Now, add the Internet. Now you can call someone that you don't agree with a f***ing, racist (homophobe, Commie, Jesus freak, fascist, etc.-- you pick the slur of your choice) s***head from the comfort of your own home, secure in your anonymity, to thousands of people, without any facts to back it up and with no consequences that you can't avoid with the click of a button. Facts are completely irrelevant; passionate feelings are all that matters. And, if your views are unpopular with even a very small segment of the population, God help you if you say anything that is subject to interpretation because it will be twisted to fit the opinions, biases, assumptions and agendas of thousands of other people.
For example; how many of you actually looked up what Trent Lott said at Strom Thurman's 100th birthday party? I did and, as near as I can figure, what he said was that the U.S. would be a different place than it is today if Thurman's bid for the presidency had been successful. Not that it would be a better place, just different. It's the sort of bland, empty statement uttered every day at retirement parties and birthday parties across the world but, because the person that said it was white, male, Southern and conservative, it was taken to mean that here was proof-positive that Lott was a racist and deserved to be hounded from office.
And this sort of crap goes on constantly, on all sides of the political spectrum. Take the sound byte, put your spin on it and scream to the bloody moon about it. Create an issue, if you can't find one that suits your ideology or agenda, because, after all, reason and civility are trumped by passionate feelings.
Much as I hate to give the politicians even a partial pass, they can't move pass the '60s because we haven't. It seems to me that, unfortunately, they are what we have created. By all mean, hold them accountable for what they say but remember that we, all of us, play a part in shaping the debate. The exercise of free speech is a precious thing but it was guaranteed under the assumption that we, as adult, were capable of using it wisely, with reason and tolerance for the opinions of others.
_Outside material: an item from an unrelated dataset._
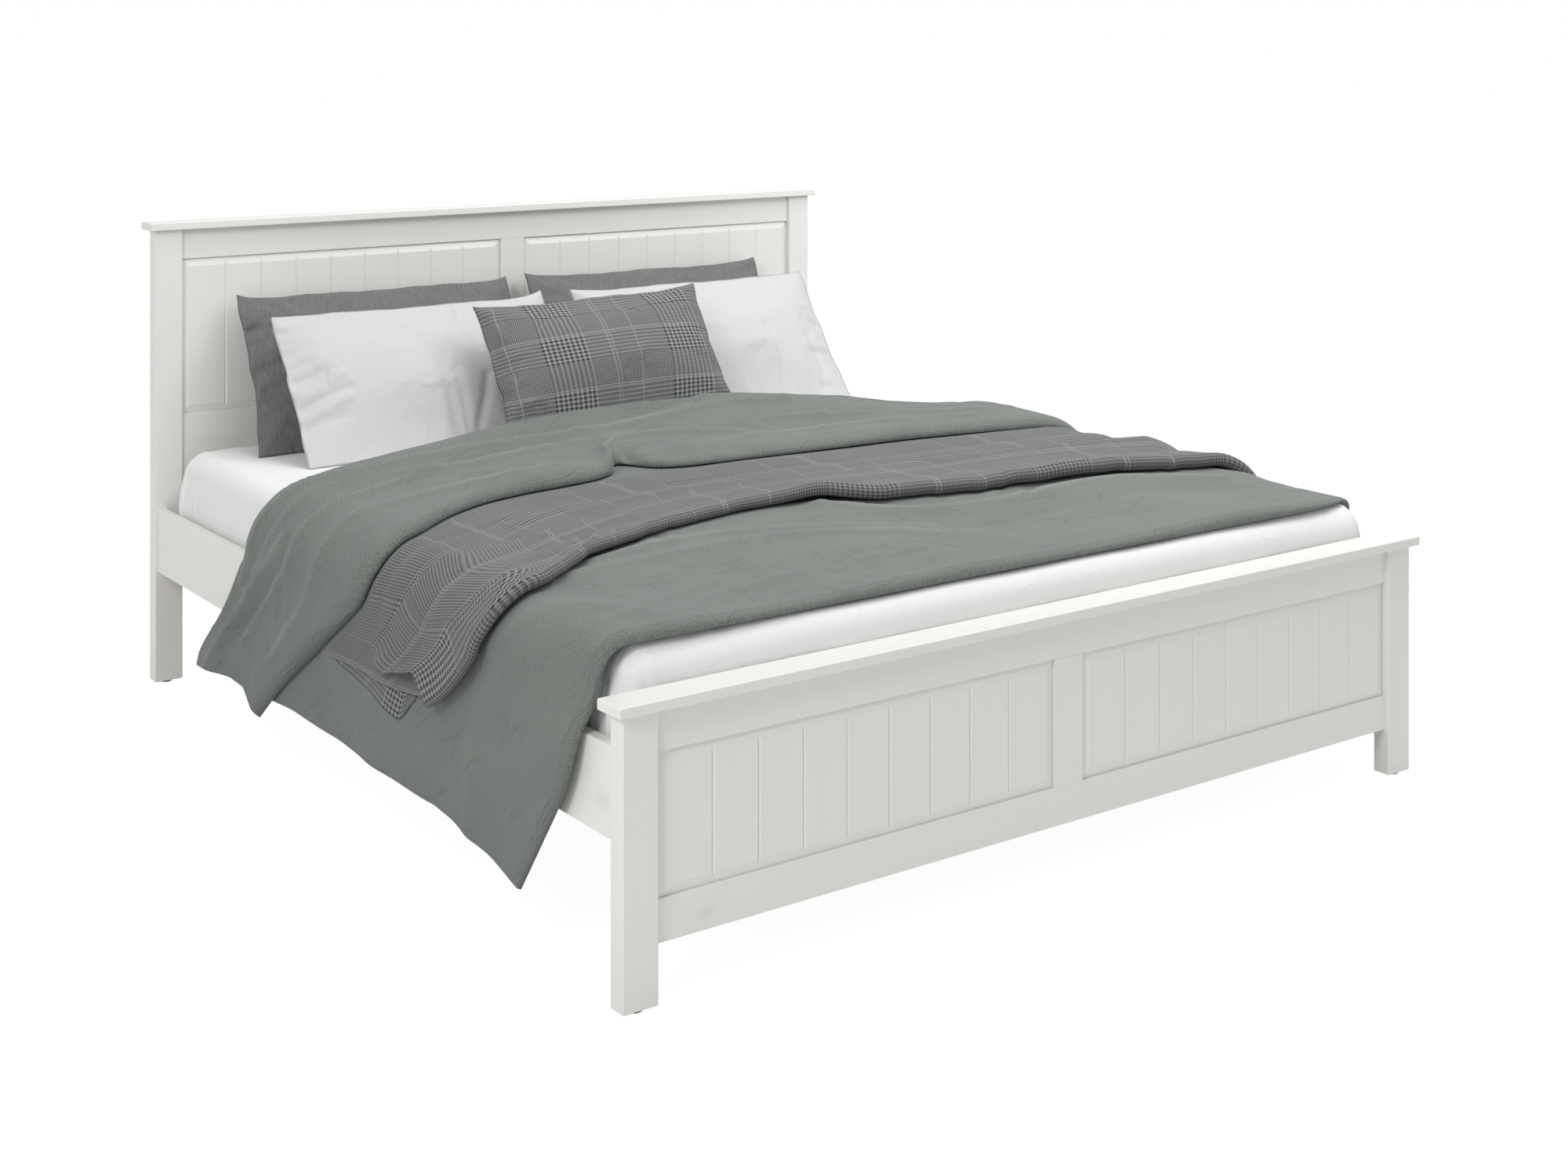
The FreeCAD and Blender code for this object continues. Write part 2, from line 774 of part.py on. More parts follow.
above = -cutter_room       # a drop that lies above the cloths
head_edge = on_top(
    [(flank_x, 517.0), (700.0, 462.0), (400.0, 437.0), (100.0, 437.0), (-200.0, 447.0)]
    + [(-400.0, 472.0), (-600.0, 527.0), (-820.0, 632.0), (-flank_x, 727.0)]
)
duvet_plan = [(-flank_x, duvet_foot_y), (flank_x, duvet_foot_y)] + head_edge
foot_left = from_foot(
    [(duvet_foot_gap, above), (duvet_foot_gap, 90.0), (148.0, 303.0), (240.0, duvet_tip_drop)]
    + [(329.0, 397.0), (479.0, duvet_side_drop)]
)
foot_right = from_foot(
    [(duvet_foot_gap, above), (duvet_foot_gap, 140.0), (207.0, duvet_tip_drop), (437.0, duvet_side_drop)]
)
fold_left = from_head([(374.0, 396.0), (492.0, 278.0), (597.0, 165.0), (727.0, -20.0), (727.0, above)])
duvet_left = foot_left + from_head([(831.0, duvet_side_drop), (669.0, 397.0)]) + fold_left
duvet_right = foot_right + from_head(
    [(617.0, duvet_side_drop), (437.0, 390.0), (517.0, 120.0), (517.0, above)]
)

turned_hem = on_top(
    [(-flank_x, 1252.0), (-832.0, 1172.0), (-627.0, 1057.0), (-450.0, 997.0), (-200.0, 977.0)]
    + [(300.0, 977.0), (600.0, 1017.0), (flank_x, 1057.0)]
)
turned_plan = turned_hem + moved(head_edge, turned_setback)
turned_left = from_head(
    [(1252.0, above), (1252.0, 40.0), (1086.0, 146.0), (999.0, 209.0), (820.0, 324.0)]
    + [(715.0, 407.0), (558.0, 399.0), (376.0, 396.0)]
)
turned_left += [(y - turned_setback, z) for y, z in fold_left[1:]]
turned_right = from_head(
    [(1057.0, above), (1057.0, 210.0), (697.0, 380.0), (439.0, 388.0), (519.0, 120.0), (519.0, above)]
)

inner_corner = duvet_corner - duvet_thickness
main_layer = cover(0, 0).common(cutter(duvet_plan, duvet_left, duvet_right))
main_layer = main_layer.cut(bed_room(drape_inner_x, drape_base, inner_corner))
turned_layer = cover(turned_thickness, turned_rise).common(cutter(turned_plan, turned_left, turned_right))
half_layer = duvet_thickness / 2
turned_layer = turned_layer.cut(
    bed_room(drape_inner_x + half_layer, drape_base + half_layer, inner_corner + half_layer)
)
parts["duvet"] = solids_of(main_layer.fuse(turned_layer).removeSplitter())

throw_plan = moved(turned_hem, throw_setback) + on_top(
    [(flank_x, 1637.0), (770.0, 1717.0), (600.0, 1637.0), (430.0, 1557.0), (100.0, 1527.0)]
    + [(-180.0, 1417.0), (-430.0, 1412.0), (-640.0, 1517.0), (-flank_x, 1697.0)]
)
throw_left = from_head(
    [(1252.0 + throw_setback, above), (1252.0 + throw_setback, 40.0), (1127.0, 130.0), (1072.0, 205.0)]
    + [(1203.0, 222.0), (1377.0, throw_drop), (1437.0, 197.0), (1521.0, 174.0), (1637.0, 70.0)]
    + [(1697.0, 10.0), (1697.0, above)]
)
throw_right = from_head(
    [(1057.0 + throw_setback, above), (1057.0 + throw_setback, 140.0), (1637.0, 210.0), (1637.0, above)]
)
# the throw bridges the duvet's folds, so its inside is plain and its outside follows them
throw_inner_x = drape_outer_x + wave_overshoot * fold_wave + throw_gap
throw_base = drape_top + wave_overshoot * 2 * top_wave + throw_gap
throw_grow = throw_inner_x + throw_thickness - drape_outer_x
throw_rise = throw_base + throw_thickness - drape_top
throw_layer = cover(throw_grow, throw_rise).common(cutter(throw_plan, throw_left, throw_right))
parts["throw"] = solids_of(throw_layer.cut(bed_room(throw_inner_x, throw_base, duvet_corner)))

# ---- pillows


def pillow_section(x, height, front, back):
    """Lens across a pillow: a crowned front, a flatter back and two seams."""
    half = height / 2
    seam = pillow_seam / 2
    edges = [
        Part.Arc(Vector(x, -half, seam), Vector(x, 0, front), Vector(x, half, seam)),
        Part.LineSegment(Vector(x, half, seam), Vector(x, half, -seam)),
        Part.Arc(Vector(x, half, -seam), Vector(x, 0, -back), Vector(x, -half, -seam)),
        Part.LineSegment(Vector(x, -half, -seam), Vector(x, -half, seam)),
    ]
    return Part.Wire([edge.toShape() for edge in edges])


pillow_stations = (-1.0, -0.93, -0.75, -0.4, 0.0, 0.4, 0.75, 0.93, 1.0)   # shares of half its width


def pillow(width, height, thickness):
    """Crowned pillow lying in its own plane, its four sides drawn in between the corners."""
    half = width / 2
    wires = []
    for share in pillow_stations:
        fullness = math.sqrt(1 - share ** 4) * (1 - end_slimming * share ** 2)
        bulge = pillow_seam + (thickness / 2 - pillow_seam) * fullness
        drawn = height - 2 * pillow_draw * (1 - share ** 2)
        wires.append(pillow_section(share * half, drawn, bulge, bulge))
    body = Part.makeLoft(wires, True, False)
    for _, side in SIDES:
        near, far = side * half, side * (half + thickness)
        bow = Part.Arc(
            Vector(near, -height / 2, 0),
            Vector(side * (half - pillow_draw), 0, 0),
            Vector(near, height / 2, 0),
        ).toShape()
        rest = [
            Vector(near, height / 2, 0),
            Vector(far, height / 2, 0),
            Vector(far, -height / 2, 0),
            Vector(near, -height / 2, 0),
        ]
        face = Part.Face(Part.Wire(bow.Edges + Part.makePolygon(rest).Edges))
        face.translate(Vector(0, 0, -thickness))
        body = body.cut(face.extrude(Vector(0, 0, 2 * thickness)))
    return body


def leaned(shape, height, x, stand, lean, carrier):
    """Stands a pillow up, leaning back, and lowers it onto what carries it."""
    placed = shape.copy()
    foot = Vector(x, board_face_y - stand, carrier.BoundBox.ZMax)
    upright = FreeCAD.Placement(foot, Rotation(Vector(1, 0, 0), 90 - lean))
    placed.Placement = upright.multiply(FreeCAD.Placement(Vector(0, height / 2 + pillow_seam, 0), Rotation()))
    for _ in range(settling_steps):
        drop = placed.distToShape(carrier)[0] - contact_gap
        placed.translate(Vector(0, 0, -drop))
    return placed


settling_steps = 3
pillow_shape = pillow(pillow_width, pillow_height, pillow_thickness)
cushion_shape = pillow(cushion_width, cushion_height, cushion_thickness)
for row, gap, shift, stand, lean in (
    ("back", back_pillow_gap, back_pillow_shift, back_pillow_stand, back_pillow_lean),
    ("front", front_pillow_gap, front_pillow_shift, front_pillow_stand, front_pillow_lean),
):
    for name, side in SIDES:
        x = shift + side * (pillow_width + gap) / 2
        parts[f"{row}_pillow_{name}"] = leaned(
            pillow_shape, pillow_height, x, stand, lean, parts["fitted_sheet"]
        )
parts["cushion"] = leaned(
    cushion_shape, cushion_height, cushion_shift, cushion_stand, cushion_lean, parts["duvet"]
)

# ---- files

os.makedirs("parts", exist_ok=True)
for node, shape in parts.items():
    shape.exportStep(f"parts/{node}.step")
    litres = shape.Volume / 1e6
    print(f"{node:28s} {len(shape.Solids):3d} solids {litres:10.4f} litres valid {shape.isValid()}")
print(len(parts), "nodes")
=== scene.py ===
import math
import bpy
import numpy as np
from mathutils import Matrix, Vector


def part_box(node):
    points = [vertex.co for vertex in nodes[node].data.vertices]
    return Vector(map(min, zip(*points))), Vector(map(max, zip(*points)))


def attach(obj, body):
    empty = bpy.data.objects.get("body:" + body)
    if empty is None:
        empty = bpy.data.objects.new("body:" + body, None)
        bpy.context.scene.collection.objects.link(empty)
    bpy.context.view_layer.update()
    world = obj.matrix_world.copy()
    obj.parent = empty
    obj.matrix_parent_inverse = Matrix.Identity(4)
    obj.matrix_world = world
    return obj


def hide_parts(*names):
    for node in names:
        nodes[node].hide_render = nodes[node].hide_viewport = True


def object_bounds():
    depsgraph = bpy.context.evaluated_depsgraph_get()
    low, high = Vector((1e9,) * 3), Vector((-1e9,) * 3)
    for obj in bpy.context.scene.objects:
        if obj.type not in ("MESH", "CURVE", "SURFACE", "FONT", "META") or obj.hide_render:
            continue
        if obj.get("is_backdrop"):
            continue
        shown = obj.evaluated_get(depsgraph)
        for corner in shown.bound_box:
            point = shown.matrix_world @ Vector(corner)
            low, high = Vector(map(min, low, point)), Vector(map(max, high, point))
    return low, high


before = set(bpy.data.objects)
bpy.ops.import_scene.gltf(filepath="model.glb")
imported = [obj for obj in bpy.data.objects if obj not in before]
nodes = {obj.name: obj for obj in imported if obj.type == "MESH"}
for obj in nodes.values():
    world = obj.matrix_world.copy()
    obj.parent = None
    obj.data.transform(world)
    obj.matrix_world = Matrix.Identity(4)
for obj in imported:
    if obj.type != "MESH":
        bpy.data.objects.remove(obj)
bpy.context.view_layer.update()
scene = bpy.context.scene
print("frame loaded:", len(nodes), "nodes")


def paint(r, g, b):
    # screen colour, 0 to 255, as Blender's linear colour
    shares = [c / 255 for c in (r, g, b)]
    return (*[c / 12.92 if c <= 0.04 else ((c + 0.055) / 1.055) ** 2.4 for c in shares], 1.0)


# small helpers for node trees


def feed(tree, node, values):
    for socket, value in values.items():
        if isinstance(value, bpy.types.NodeSocket):
            tree.links.new(value, node.inputs[socket])
        else:
            node.inputs[socket].default_value = value
    return node


def put(tree, kind, values=None, **props):
    made = tree.nodes.new(kind if "Node" in kind else "ShaderNode" + kind)
    for prop, value in props.items():
        setattr(made, prop, value)
    return feed(tree, made, values or {})


def emptyTree(owner):
    owner.use_nodes = True
    owner.node_tree.nodes.clear()
    return owner.node_tree


def newMaterial(name, settings=None):
    made = bpy.data.materials.new(name)
    tree = emptyTree(made)
    shader = put(tree, "BsdfPrincipled", settings)
    put(tree, "OutputMaterial", {0: shader.outputs[0]})
    return made, tree, shader


def calc(tree, operation, a, b=0.0, c=0.0):
    return put(tree, "Math", {0: a, 1: b, 2: c}, operation=operation).outputs[0]


def plus(tree, a, b):
    return calc(tree, "ADD", a, b)


def times(tree, a, b):
    return calc(tree, "MULTIPLY", a, b)


def blendColour(tree, factor, a, b):
    return put(tree, "Mix", {"Factor": factor, 6: a, 7: b}, data_type="RGBA").outputs[2]


def shifted(tree, low, high, factor):
    # factor 0..1 taken to low..high
    return put(tree, "MapRange", {"Value": factor, "To Min": low, "To Max": high}).outputs[0]


def ramp(tree, value, start, end, **props):
    # 0 at start, 1 at end
    return put(tree, "MapRange", {"Value": value, "From Min": start, "From Max": end},
               **props).outputs[0]


def cloudy(tree, vector, scale, detail=2.0, roughness=0.5):
    values = {"Vector": vector, "Scale": scale, "Detail": detail, "Roughness": roughness}
    return put(tree, "TexNoise", values).outputs["Fac"]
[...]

The Mike Stivak character was the poster child for "Liberal Hippies" back in the late 60's & early 70's.....Now I find myself screaming out the same injustices that are currently being carried out by the Obama administration.
But certain things don't change a bit.......
For all those PCer's......
Definition of Zionism:
an organization of Jews whose goal is to create a nation for Jews.
Definition of Judaism:
Jews collectively who practice a religion based on the Torah and the Talmud.